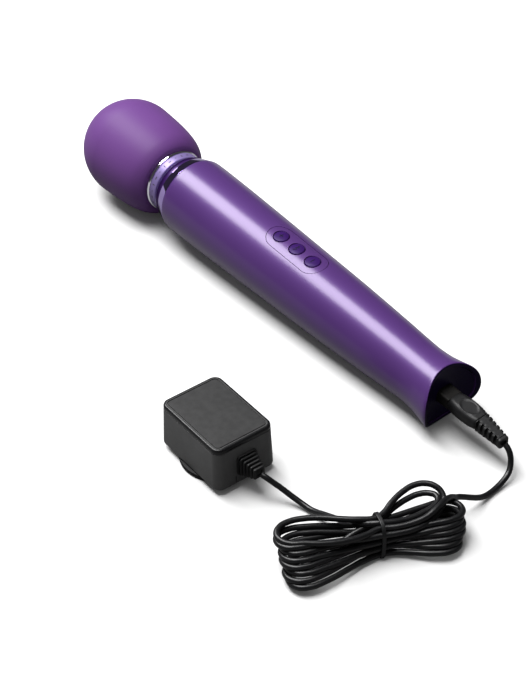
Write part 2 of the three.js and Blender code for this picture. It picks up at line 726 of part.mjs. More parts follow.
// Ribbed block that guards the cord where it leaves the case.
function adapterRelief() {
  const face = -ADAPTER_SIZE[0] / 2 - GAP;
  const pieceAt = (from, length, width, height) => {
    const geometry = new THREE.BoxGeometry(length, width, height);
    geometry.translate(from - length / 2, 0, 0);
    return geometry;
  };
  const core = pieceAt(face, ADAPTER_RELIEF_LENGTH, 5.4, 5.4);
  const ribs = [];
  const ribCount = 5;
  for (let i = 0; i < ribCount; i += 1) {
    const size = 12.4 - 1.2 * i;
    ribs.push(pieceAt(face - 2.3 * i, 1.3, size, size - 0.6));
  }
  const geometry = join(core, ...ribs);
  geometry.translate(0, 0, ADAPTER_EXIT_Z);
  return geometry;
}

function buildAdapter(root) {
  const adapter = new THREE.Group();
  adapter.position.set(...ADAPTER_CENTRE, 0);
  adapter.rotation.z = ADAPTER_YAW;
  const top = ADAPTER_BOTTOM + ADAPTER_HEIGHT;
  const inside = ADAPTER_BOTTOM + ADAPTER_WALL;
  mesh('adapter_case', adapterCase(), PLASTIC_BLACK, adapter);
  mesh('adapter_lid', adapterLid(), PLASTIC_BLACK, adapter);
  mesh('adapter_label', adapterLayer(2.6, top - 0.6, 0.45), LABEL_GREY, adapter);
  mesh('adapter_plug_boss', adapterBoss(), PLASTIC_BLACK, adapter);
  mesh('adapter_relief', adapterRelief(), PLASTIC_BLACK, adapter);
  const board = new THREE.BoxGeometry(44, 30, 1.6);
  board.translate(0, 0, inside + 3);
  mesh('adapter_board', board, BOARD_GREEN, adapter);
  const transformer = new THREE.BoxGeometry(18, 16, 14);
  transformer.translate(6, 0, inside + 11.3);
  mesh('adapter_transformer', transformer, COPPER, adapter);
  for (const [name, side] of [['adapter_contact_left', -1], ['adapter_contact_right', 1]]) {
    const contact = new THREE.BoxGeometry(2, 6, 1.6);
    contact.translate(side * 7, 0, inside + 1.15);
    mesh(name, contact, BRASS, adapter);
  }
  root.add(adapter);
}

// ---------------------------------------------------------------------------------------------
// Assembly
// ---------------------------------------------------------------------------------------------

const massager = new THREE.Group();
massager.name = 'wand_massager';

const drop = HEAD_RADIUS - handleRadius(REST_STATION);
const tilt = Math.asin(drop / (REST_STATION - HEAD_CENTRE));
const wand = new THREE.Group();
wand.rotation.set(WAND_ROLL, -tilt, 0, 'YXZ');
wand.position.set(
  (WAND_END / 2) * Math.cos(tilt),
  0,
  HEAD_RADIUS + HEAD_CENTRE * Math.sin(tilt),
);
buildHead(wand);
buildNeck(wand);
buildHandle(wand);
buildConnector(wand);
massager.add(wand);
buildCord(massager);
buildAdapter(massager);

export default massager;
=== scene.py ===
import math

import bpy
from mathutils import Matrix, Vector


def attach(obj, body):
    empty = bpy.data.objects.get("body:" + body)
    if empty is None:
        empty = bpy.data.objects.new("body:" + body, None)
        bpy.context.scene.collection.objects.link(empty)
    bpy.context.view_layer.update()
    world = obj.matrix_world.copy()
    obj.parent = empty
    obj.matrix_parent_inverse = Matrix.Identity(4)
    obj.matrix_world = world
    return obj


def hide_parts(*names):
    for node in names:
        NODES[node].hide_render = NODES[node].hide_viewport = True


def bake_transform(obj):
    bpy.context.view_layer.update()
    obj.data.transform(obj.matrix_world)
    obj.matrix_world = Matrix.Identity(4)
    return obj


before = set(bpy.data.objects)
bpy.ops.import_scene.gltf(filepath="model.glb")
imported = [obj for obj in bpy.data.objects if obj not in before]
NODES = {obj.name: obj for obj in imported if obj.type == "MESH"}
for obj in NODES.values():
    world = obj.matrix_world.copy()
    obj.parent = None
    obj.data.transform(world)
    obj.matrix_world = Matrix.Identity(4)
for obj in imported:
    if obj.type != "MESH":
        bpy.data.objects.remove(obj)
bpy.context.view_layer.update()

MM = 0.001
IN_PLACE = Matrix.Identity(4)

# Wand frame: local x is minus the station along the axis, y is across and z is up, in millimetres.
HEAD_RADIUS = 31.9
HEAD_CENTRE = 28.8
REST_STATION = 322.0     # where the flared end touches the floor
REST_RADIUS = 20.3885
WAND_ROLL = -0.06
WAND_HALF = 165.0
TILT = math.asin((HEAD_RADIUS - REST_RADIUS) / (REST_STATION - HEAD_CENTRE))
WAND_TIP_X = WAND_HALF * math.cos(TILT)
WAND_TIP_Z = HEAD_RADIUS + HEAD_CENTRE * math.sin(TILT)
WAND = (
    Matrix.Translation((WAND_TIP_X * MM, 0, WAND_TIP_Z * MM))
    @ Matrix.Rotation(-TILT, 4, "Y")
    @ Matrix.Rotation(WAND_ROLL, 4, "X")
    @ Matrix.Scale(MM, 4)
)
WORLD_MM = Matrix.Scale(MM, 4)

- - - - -

_Directions for this task_
Set down, exactly and alone, the run of lines from the line that has "const drop = HEAD_RADIUS" to the line that has "before = set(bpy.data.objects)".

_Result for this exercise_
const drop = HEAD_RADIUS - handleRadius(REST_STATION);
const tilt = Math.asin(drop / (REST_STATION - HEAD_CENTRE));
const wand = new THREE.Group();
wand.rotation.set(WAND_ROLL, -tilt, 0, 'YXZ');
wand.position.set(
  (WAND_END / 2) * Math.cos(tilt),
  0,
  HEAD_RADIUS + HEAD_CENTRE * Math.sin(tilt),
);
buildHead(wand);
buildNeck(wand);
buildHandle(wand);
buildConnector(wand);
massager.add(wand);
buildCord(massager);
buildAdapter(massager);

export default massager;
=== scene.py ===
import math

import bpy
from mathutils import Matrix, Vector


def attach(obj, body):
    empty = bpy.data.objects.get("body:" + body)
    if empty is None:
        empty = bpy.data.objects.new("body:" + body, None)
        bpy.context.scene.collection.objects.link(empty)
    bpy.context.view_layer.update()
    world = obj.matrix_world.copy()
    obj.parent = empty
    obj.matrix_parent_inverse = Matrix.Identity(4)
    obj.matrix_world = world
    return obj


def hide_parts(*names):
    for node in names:
        NODES[node].hide_render = NODES[node].hide_viewport = True


def bake_transform(obj):
    bpy.context.view_layer.update()
    obj.data.transform(obj.matrix_world)
    obj.matrix_world = Matrix.Identity(4)
    return obj


before = set(bpy.data.objects)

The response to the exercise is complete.